**Given instruction:** Repeat the whole of the data, keeping every detail the same.

**Records for this exercise:**
╭──

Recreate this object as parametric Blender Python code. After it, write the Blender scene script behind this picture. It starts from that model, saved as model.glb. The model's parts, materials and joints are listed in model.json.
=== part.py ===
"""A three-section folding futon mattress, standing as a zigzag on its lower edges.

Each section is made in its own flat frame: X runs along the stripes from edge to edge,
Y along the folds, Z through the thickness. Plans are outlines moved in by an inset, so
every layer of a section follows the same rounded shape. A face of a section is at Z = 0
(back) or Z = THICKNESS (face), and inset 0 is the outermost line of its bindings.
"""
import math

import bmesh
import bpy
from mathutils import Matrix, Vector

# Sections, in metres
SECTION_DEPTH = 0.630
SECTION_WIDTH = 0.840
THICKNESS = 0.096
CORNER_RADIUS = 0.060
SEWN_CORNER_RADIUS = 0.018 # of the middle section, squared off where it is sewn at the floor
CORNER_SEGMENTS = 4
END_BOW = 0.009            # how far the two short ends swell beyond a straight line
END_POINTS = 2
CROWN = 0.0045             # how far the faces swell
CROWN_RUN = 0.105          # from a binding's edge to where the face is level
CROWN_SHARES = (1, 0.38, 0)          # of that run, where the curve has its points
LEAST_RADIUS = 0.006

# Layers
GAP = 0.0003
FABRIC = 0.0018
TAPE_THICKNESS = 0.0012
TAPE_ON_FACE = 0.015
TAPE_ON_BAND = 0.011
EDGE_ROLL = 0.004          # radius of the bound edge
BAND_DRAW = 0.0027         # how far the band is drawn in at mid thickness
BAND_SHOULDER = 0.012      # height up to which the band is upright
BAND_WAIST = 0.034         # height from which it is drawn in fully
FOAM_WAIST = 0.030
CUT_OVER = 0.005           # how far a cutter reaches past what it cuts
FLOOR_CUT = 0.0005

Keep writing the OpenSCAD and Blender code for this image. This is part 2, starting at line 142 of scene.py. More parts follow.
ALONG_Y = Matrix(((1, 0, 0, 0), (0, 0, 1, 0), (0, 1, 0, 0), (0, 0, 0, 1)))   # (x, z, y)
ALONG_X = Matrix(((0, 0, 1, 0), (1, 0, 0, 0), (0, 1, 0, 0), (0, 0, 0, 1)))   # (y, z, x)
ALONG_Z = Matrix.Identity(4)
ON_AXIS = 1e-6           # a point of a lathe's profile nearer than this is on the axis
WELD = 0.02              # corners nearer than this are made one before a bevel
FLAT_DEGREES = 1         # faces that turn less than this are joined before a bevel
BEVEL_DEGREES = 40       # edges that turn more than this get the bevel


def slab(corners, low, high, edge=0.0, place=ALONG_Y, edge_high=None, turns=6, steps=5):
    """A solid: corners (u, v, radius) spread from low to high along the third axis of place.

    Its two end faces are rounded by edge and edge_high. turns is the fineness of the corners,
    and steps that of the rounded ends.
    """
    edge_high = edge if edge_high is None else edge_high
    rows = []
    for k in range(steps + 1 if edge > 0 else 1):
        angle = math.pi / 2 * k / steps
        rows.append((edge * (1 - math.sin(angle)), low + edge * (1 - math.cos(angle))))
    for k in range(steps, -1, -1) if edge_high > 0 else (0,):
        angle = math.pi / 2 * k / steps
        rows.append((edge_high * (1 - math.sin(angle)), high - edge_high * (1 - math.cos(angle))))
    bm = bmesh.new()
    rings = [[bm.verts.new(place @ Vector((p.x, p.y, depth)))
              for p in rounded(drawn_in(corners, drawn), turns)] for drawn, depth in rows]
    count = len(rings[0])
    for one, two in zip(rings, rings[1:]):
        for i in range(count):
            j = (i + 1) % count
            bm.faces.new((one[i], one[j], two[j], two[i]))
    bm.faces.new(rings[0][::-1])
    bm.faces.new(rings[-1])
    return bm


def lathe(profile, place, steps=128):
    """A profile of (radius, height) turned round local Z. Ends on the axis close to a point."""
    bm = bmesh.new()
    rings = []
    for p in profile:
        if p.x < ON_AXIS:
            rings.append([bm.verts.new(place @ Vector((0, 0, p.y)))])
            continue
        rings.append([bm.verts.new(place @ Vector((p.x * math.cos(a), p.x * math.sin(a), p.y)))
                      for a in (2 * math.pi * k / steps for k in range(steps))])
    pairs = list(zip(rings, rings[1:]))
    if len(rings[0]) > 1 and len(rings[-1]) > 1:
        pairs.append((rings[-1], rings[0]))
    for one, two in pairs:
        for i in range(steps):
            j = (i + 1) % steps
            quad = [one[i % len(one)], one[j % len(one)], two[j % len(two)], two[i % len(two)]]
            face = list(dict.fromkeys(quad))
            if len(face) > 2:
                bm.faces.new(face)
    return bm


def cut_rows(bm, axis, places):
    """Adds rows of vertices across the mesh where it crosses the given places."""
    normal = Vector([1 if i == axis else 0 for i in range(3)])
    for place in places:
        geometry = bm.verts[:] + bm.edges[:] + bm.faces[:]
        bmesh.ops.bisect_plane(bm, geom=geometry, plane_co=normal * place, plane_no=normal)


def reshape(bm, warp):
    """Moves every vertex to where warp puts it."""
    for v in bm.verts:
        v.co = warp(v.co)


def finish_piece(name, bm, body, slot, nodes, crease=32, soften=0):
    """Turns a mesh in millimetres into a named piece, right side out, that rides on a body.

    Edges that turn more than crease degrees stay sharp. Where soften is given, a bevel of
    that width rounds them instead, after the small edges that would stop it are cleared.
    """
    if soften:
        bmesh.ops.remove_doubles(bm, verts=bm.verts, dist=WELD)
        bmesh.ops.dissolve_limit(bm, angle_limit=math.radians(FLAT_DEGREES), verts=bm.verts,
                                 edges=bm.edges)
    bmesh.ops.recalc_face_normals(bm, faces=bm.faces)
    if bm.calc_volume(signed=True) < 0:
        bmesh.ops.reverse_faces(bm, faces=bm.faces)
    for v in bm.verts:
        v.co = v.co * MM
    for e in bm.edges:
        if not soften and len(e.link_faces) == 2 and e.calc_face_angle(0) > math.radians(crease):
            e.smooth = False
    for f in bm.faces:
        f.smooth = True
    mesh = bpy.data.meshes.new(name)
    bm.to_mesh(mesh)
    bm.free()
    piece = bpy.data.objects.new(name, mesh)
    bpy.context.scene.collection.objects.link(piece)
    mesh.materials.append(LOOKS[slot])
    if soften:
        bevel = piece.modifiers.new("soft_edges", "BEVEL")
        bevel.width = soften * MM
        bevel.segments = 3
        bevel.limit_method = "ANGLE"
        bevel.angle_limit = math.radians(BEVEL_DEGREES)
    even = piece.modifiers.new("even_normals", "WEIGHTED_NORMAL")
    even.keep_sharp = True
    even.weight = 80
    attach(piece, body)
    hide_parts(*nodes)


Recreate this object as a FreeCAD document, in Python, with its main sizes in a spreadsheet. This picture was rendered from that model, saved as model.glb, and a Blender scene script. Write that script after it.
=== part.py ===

╰──

**Correct answer:**
Recreate this object as parametric Blender Python code. After it, write the Blender scene script behind this picture. It starts from that model, saved as model.glb. The model's parts, materials and joints are listed in model.json.
=== part.py ===
"""A three-section folding futon mattress, standing as a zigzag on its lower edges.

Each section is made in its own flat frame: X runs along the stripes from edge to edge,
Y along the folds, Z through the thickness. Plans are outlines moved in by an inset, so
every layer of a section follows the same rounded shape. A face of a section is at Z = 0
(back) or Z = THICKNESS (face), and inset 0 is the outermost line of its bindings.
"""
import math

import bmesh
import bpy
from mathutils import Matrix, Vector

# Sections, in metres
SECTION_DEPTH = 0.630
SECTION_WIDTH = 0.840
THICKNESS = 0.096
CORNER_RADIUS = 0.060
SEWN_CORNER_RADIUS = 0.018 # of the middle section, squared off where it is sewn at the floor
CORNER_SEGMENTS = 4
END_BOW = 0.009            # how far the two short ends swell beyond a straight line
END_POINTS = 2
CROWN = 0.0045             # how far the faces swell
CROWN_RUN = 0.105          # from a binding's edge to where the face is level
CROWN_SHARES = (1, 0.38, 0)          # of that run, where the curve has its points
LEAST_RADIUS = 0.006

# Layers
GAP = 0.0003
FABRIC = 0.0018
TAPE_THICKNESS = 0.0012
TAPE_ON_FACE = 0.015
TAPE_ON_BAND = 0.011
EDGE_ROLL = 0.004          # radius of the bound edge
BAND_DRAW = 0.0027         # how far the band is drawn in at mid thickness
BAND_SHOULDER = 0.012      # height up to which the band is upright
BAND_WAIST = 0.034         # height from which it is drawn in fully
FOAM_WAIST = 0.030
CUT_OVER = 0.005           # how far a cutter reaches past what it cuts
FLOOR_CUT = 0.0005

Keep writing the OpenSCAD and Blender code for this image. This is part 2, starting at line 142 of scene.py. More parts follow.
ALONG_Y = Matrix(((1, 0, 0, 0), (0, 0, 1, 0), (0, 1, 0, 0), (0, 0, 0, 1)))   # (x, z, y)
ALONG_X = Matrix(((0, 0, 1, 0), (1, 0, 0, 0), (0, 1, 0, 0), (0, 0, 0, 1)))   # (y, z, x)
ALONG_Z = Matrix.Identity(4)
ON_AXIS = 1e-6           # a point of a lathe's profile nearer than this is on the axis
WELD = 0.02              # corners nearer than this are made one before a bevel
FLAT_DEGREES = 1         # faces that turn less than this are joined before a bevel
BEVEL_DEGREES = 40       # edges that turn more than this get the bevel


def slab(corners, low, high, edge=0.0, place=ALONG_Y, edge_high=None, turns=6, steps=5):
    """A solid: corners (u, v, radius) spread from low to high along the third axis of place.

    Its two end faces are rounded by edge and edge_high. turns is the fineness of the corners,
    and steps that of the rounded ends.
    """
    edge_high = edge if edge_high is None else edge_high
    rows = []
    for k in range(steps + 1 if edge > 0 else 1):
        angle = math.pi / 2 * k / steps
        rows.append((edge * (1 - math.sin(angle)), low + edge * (1 - math.cos(angle))))
    for k in range(steps, -1, -1) if edge_high > 0 else (0,):
        angle = math.pi / 2 * k / steps
        rows.append((edge_high * (1 - math.sin(angle)), high - edge_high * (1 - math.cos(angle))))
    bm = bmesh.new()
    rings = [[bm.verts.new(place @ Vector((p.x, p.y, depth)))
              for p in rounded(drawn_in(corners, drawn), turns)] for drawn, depth in rows]
    count = len(rings[0])
    for one, two in zip(rings, rings[1:]):
        for i in range(count):
            j = (i + 1) % count
            bm.faces.new((one[i], one[j], two[j], two[i]))
    bm.faces.new(rings[0][::-1])
    bm.faces.new(rings[-1])
    return bm


def lathe(profile, place, steps=128):
    """A profile of (radius, height) turned round local Z. Ends on the axis close to a point."""
    bm = bmesh.new()
    rings = []
    for p in profile:
        if p.x < ON_AXIS:
            rings.append([bm.verts.new(place @ Vector((0, 0, p.y)))])
            continue
        rings.append([bm.verts.new(place @ Vector((p.x * math.cos(a), p.x * math.sin(a), p.y)))
                      for a in (2 * math.pi * k / steps for k in range(steps))])
    pairs = list(zip(rings, rings[1:]))
    if len(rings[0]) > 1 and len(rings[-1]) > 1:
        pairs.append((rings[-1], rings[0]))
    for one, two in pairs:
        for i in range(steps):
            j = (i + 1) % steps
            quad = [one[i % len(one)], one[j % len(one)], two[j % len(two)], two[i % len(two)]]
            face = list(dict.fromkeys(quad))
            if len(face) > 2:
                bm.faces.new(face)
    return bm


def cut_rows(bm, axis, places):
    """Adds rows of vertices across the mesh where it crosses the given places."""
    normal = Vector([1 if i == axis else 0 for i in range(3)])
    for place in places:
        geometry = bm.verts[:] + bm.edges[:] + bm.faces[:]
        bmesh.ops.bisect_plane(bm, geom=geometry, plane_co=normal * place, plane_no=normal)


def reshape(bm, warp):
    """Moves every vertex to where warp puts it."""
    for v in bm.verts:
        v.co = warp(v.co)


def finish_piece(name, bm, body, slot, nodes, crease=32, soften=0):
    """Turns a mesh in millimetres into a named piece, right side out, that rides on a body.

    Edges that turn more than crease degrees stay sharp. Where soften is given, a bevel of
    that width rounds them instead, after the small edges that would stop it are cleared.
    """
    if soften:
        bmesh.ops.remove_doubles(bm, verts=bm.verts, dist=WELD)
        bmesh.ops.dissolve_limit(bm, angle_limit=math.radians(FLAT_DEGREES), verts=bm.verts,
                                 edges=bm.edges)
    bmesh.ops.recalc_face_normals(bm, faces=bm.faces)
    if bm.calc_volume(signed=True) < 0:
        bmesh.ops.reverse_faces(bm, faces=bm.faces)
    for v in bm.verts:
        v.co = v.co * MM
    for e in bm.edges:
        if not soften and len(e.link_faces) == 2 and e.calc_face_angle(0) > math.radians(crease):
            e.smooth = False
    for f in bm.faces:
        f.smooth = True
    mesh = bpy.data.meshes.new(name)
    bm.to_mesh(mesh)
    bm.free()
    piece = bpy.data.objects.new(name, mesh)
    bpy.context.scene.collection.objects.link(piece)
    mesh.materials.append(LOOKS[slot])
    if soften:
        bevel = piece.modifiers.new("soft_edges", "BEVEL")
        bevel.width = soften * MM
        bevel.segments = 3
        bevel.limit_method = "ANGLE"
        bevel.angle_limit = math.radians(BEVEL_DEGREES)
    even = piece.modifiers.new("even_normals", "WEIGHTED_NORMAL")
    even.keep_sharp = True
    even.weight = 80
    attach(piece, body)
    hide_parts(*nodes)


Recreate this object as a FreeCAD document, in Python, with its main sizes in a spreadsheet. This picture was rendered from that model, saved as model.glb, and a Blender scene script. Write that script after it.
=== part.py ===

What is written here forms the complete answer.